WTI Crude Oil Price Forecast: $73.25 Support Tested as Post-Treaty Volatility Fuels Oversold 2H Channel Squeeze
West Texas Intermediate (WTI) managed to put together a short-lived support setup in the mid-afternoon on June 23, 2026...
Quick overview
- West Texas Intermediate (WTI) found temporary support at $73.76 amid ongoing normalization of shipping routes and a restrictive domestic monetary policy.
- The ratification of the U.S.-Iran interim peace treaty has stabilized maritime shipping through the Strait of Hormuz, with Iranian crude exports increasing.
- The Warsh Fed's commitment to higher interest rates is creating headwinds for WTI prices, as financing costs for dollar-denominated oil rise.
- Traders are advised to consider key technical levels for potential buy and sell strategies as WTI remains in a descending channel.
West Texas Intermediate (WTI) managed to put together a short-lived support setup in the mid-afternoon on June 23, 2026, halting its heavy down-leg trade at $73.76, +0.20% as commercial desks digest the ongoing normalization of shipping routes, coupled with the continued presence of a much more restrictive domestic monetary policy stance.

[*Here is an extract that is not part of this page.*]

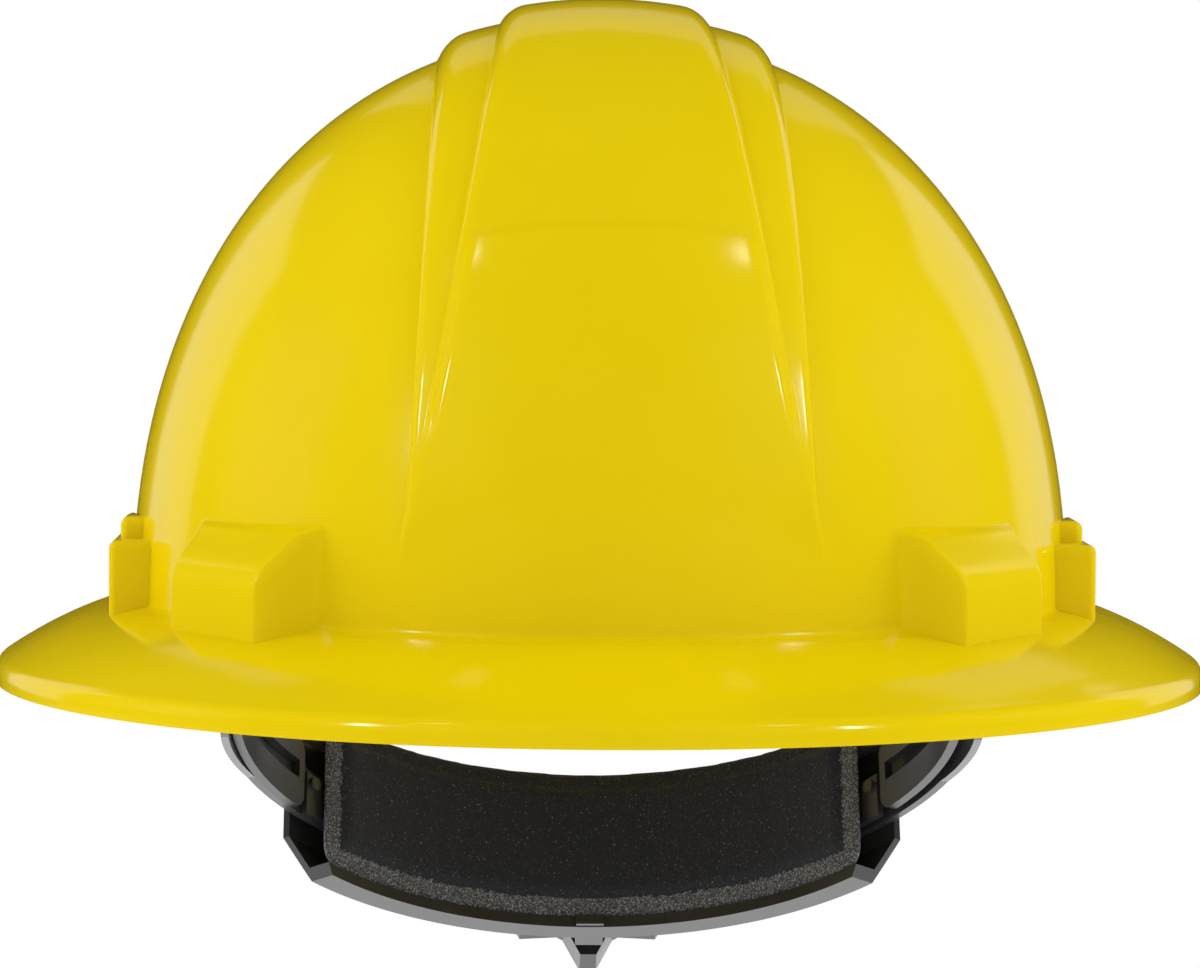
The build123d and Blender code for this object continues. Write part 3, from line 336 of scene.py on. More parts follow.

Islamabad MOU Normalizes Hormuz Shipping
With the ratification of the U.S.-Iran interim peace treaty (officially the “Islamabad Memorandum of Understanding”), the key fundamental that is now underpinning the commodity supply rebalancing is the ongoing normalization of maritime shipping across the region. Following the border-crossing deal signed June 19 in Switzerland, commercial shipping through the Strait of Hormuz quickly stabilized, currently sitting at 85% of pre-crisis volumes.
Now that the risk of sudden supply cutbacks has largely subsided, traders are increasingly turning their attention to physical barrels. Iranian crude exports are already ramping up into international trade flows at a brisker clip, coinciding with OPEC+’s planned 188K barrel per day supply increase for July.
In the presence of this added global supply, and alongside record-high domestic production numbers on home soil, a strong near-term price rise for WTI will be unlikely.
Warsh Fed Confirms Higher-For-Longer Tightening
Demand expectations are likewise evolving given the strict, rules-based monetarist strategy laid out in the FOMC meeting June 16, 2026 to June 17, 2026, the first of the Warsh Fed. Facing a 4.1% core CPI print (year-over-year) in April and a hot 3.8% inflation rate, Fed Chair Warsh elected to prioritize the fight against inflation, maintaining the Federal Funds Target Range in the 3.50% to 3.75% range.
In a decisive policy departure from past Fed practice, the Chair omitted all references to past dovish forward guidance and modified the Summary of Economic Projections’ (SEP) “dot plot” to reflect near unanimous Committee member views that interest rates will remain stable or rise in 2026. As a result, a robust bid for U.S. Treasuries real yields and the U.S. Dollar Index has developed.
This higher-for-longer capital costs regime remains a major headwind for the WTI price as foreign buyers face increased financing costs for dollar-denominated oil transactions and the overall demand outlook for energy consumption in large industrialized nations has worsened.
WTI Crude Holding the Bottom of 2H Descending Channel
Moving to the 2H chart, we can see that WTI’s retracement is confined to a very tight descending channel.

- Channel Formation: Oil ($73.76) is adhering to this key descending channel, bouncing off Point D’s lower edge. A clear institutional distribution is taking over, as price is trading way below the 2H EMA50 at $75.96 and the 2H EMA200 at $83.67.
- RSI is finding support: RSI(14) has settled at 40, showing a heavy extension by sellers. While it’s in oversold territory, MACD is stabilizing with a falling histogram, as the speed at which price is falling appears to be slowing at important levels.
- Trade Strategy: Traders will be best served with these key technical levels to consider:
- Bullish Buy the Bounce: The price has reached the bottom of this channel at $73.23, which may be an excellent place for traders to buy. Place a stop under $69.90. Expect the first rally target to reach $75.96 and the next to be at $78.07.
- Bearish Buy the Rally: Traders looking to sell should wait on relief rallies into $75.96 or $78.07 and short on weak volumes. A stop above $82.24 makes sense. Look for the price to fall below $67.05.
Crude is moving into a post-crisis era of oversupply. With this, the impending OPEC+ ministerial meeting remains as a vital wildcard in terms of output compliance, and, combined with the return of Iran’s exports and outside of OPEC production increase coupled with a hawkish, data-focused Federal Reserve under Chair Kevin Warsh, WTI is still structurally biased to a range-bound and modestly lower environment.
As time marches on towards the end of June, crude prices may well range-bound.